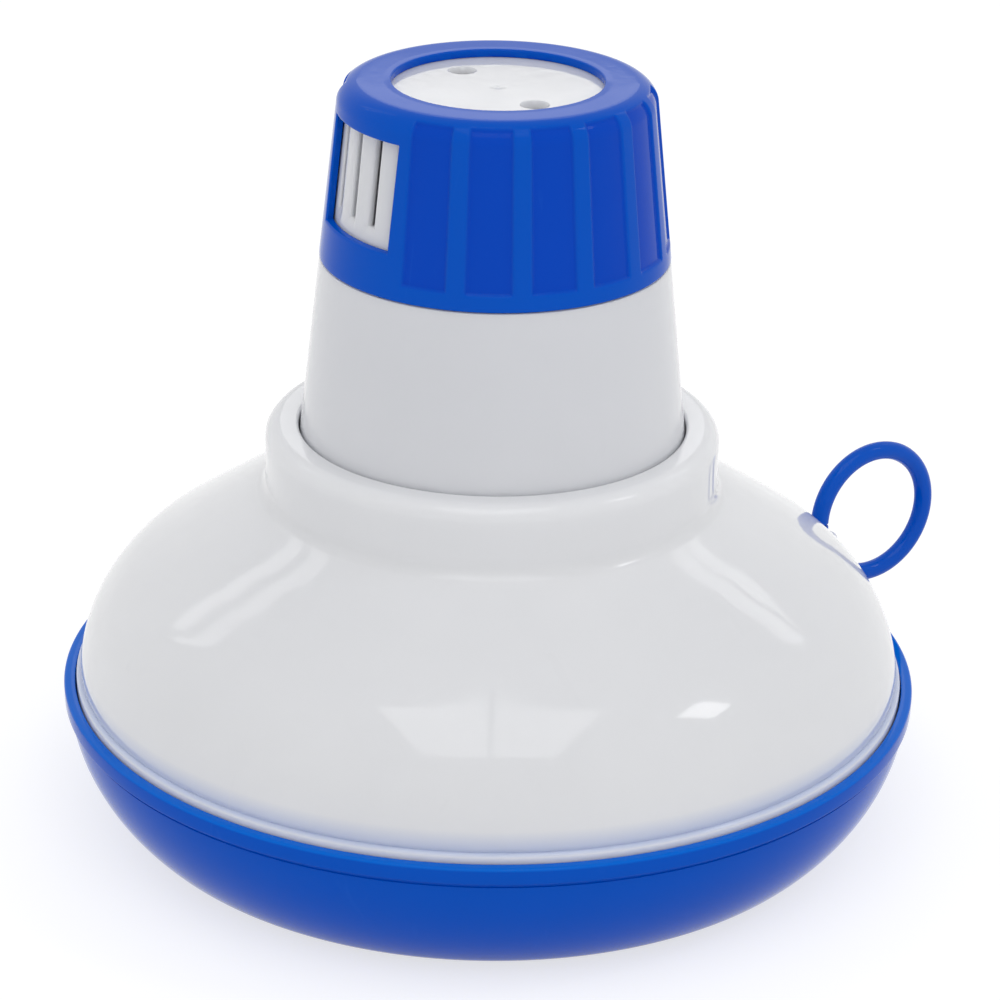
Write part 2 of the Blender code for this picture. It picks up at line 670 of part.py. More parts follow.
clear_scene()
parts = collection("chlorine_dispenser")
cutters = collection("cutters")
seam_plane = empty("seam_plane", (0, 0, BOWL_HEIGHT), None)
ring_pivot = empty("ring_pivot", (RING_AXIS_X, 0, RING_Z), seam_plane)

base_bowl()
float_shell()
seam_gasket()
canister_seal()
canister()
control_sleeve()
tether_ring()
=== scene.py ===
"""Looks of a floating chlorine dispenser, laid out as a Blender add-on and run as a script.

The frame gives every piece's place. Each moulding is one closed surface worked out with numpy: a
profile of (radius, height) points turned about the dispenser's axis, with its ribs, lugs and
openings written as formulas of the angle and the height.
"""

import math

import bmesh
import bpy
import numpy as np
from bpy.props import FloatProperty, FloatVectorProperty, PointerProperty
from mathutils import Matrix, Vector


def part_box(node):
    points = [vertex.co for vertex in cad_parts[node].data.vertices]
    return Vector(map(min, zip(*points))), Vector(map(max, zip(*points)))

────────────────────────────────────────

Written problem. Every line from the line containing "0, RING_Z), seam_plane)" to the last line of the material above must be repeated exactly, and no other line.

Exercise response.
ring_pivot = empty("ring_pivot", (RING_AXIS_X, 0, RING_Z), seam_plane)

base_bowl()
float_shell()
seam_gasket()
canister_seal()
canister()
control_sleeve()
tether_ring()
=== scene.py ===
"""Looks of a floating chlorine dispenser, laid out as a Blender add-on and run as a script.

The frame gives every piece's place. Each moulding is one closed surface worked out with numpy: a
profile of (radius, height) points turned about the dispenser's axis, with its ribs, lugs and
openings written as formulas of the angle and the height.
"""

import math

import bmesh
import bpy
import numpy as np
from bpy.props import FloatProperty, FloatVectorProperty, PointerProperty
from mathutils import Matrix, Vector


def part_box(node):
    points = [vertex.co for vertex in cad_parts[node].data.vertices]
    return Vector(map(min, zip(*points))), Vector(map(max, zip(*points)))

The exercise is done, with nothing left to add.